I remember the parties and the great entertainers like Jerry Lee Lewis, David Lindley, Bo Diddley, The Fabulous Thunderbirds, and my hero, the great Merle Haggard. I’ll never forget presenting Merle with a beautiful Yeti mountain bike custom built by John Parker. John was inducted into the Mountain Bike Hall of Fame at Interbike a couple of years later.
Like a lot of the mountain bike pioneers, John was a bit of a rebel, an unconventional and independent thinker. Looking back, I believe that energy, that spirit has been behind all the best things to happen in this industry. In the seventies it was independent thinkers like Skip Hess Sr., Chuck Robinson, Scot Breithaupt and the Cook brothers, who encouraged and developed BMX. In the eighties Tom Ritchey, Gary Fisher, Mike Sinyard, Jacob Heilbron, and numerous others redefined the bicycle and the industry by bringing their entrepreneurial, engineering and design talents to bear on the mountain bike. From the mid nineties to the present a prodigiously courageous and talented former triathlete from Texas showed us that it’s “Not About The Bike.” It’s not, and it never really was. It’s about the people, and there has never been an industry comprised of a finer group of men and women than ours.
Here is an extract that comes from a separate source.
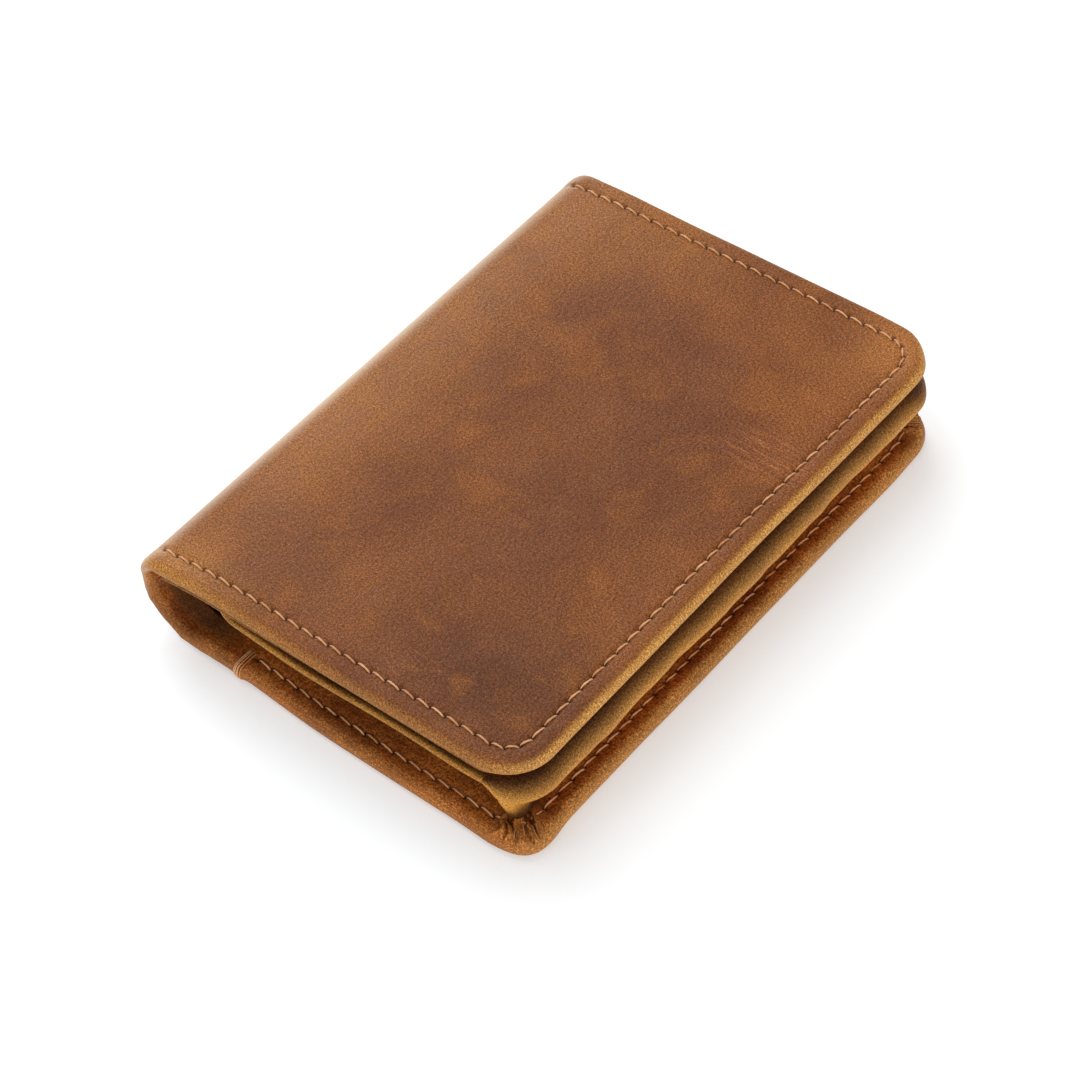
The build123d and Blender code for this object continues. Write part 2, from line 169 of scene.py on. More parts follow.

In our industry, the name on the badge is very often the same as the name on the product. That encourages a deep and personal commitment, whether you?e Joe Breeze or Yoshi Shimano.
Early on, Kathy Newkirk said… “When people return to their stores after Interbike, we want them to feel a little better about the business they’ve chosen to be in.” Twenty-five years after kneeling before the P.O. Box, I’m still grateful to have been in the bicycle business. And it is immensely satisfying to know that Interbike still brings all those great people together every year.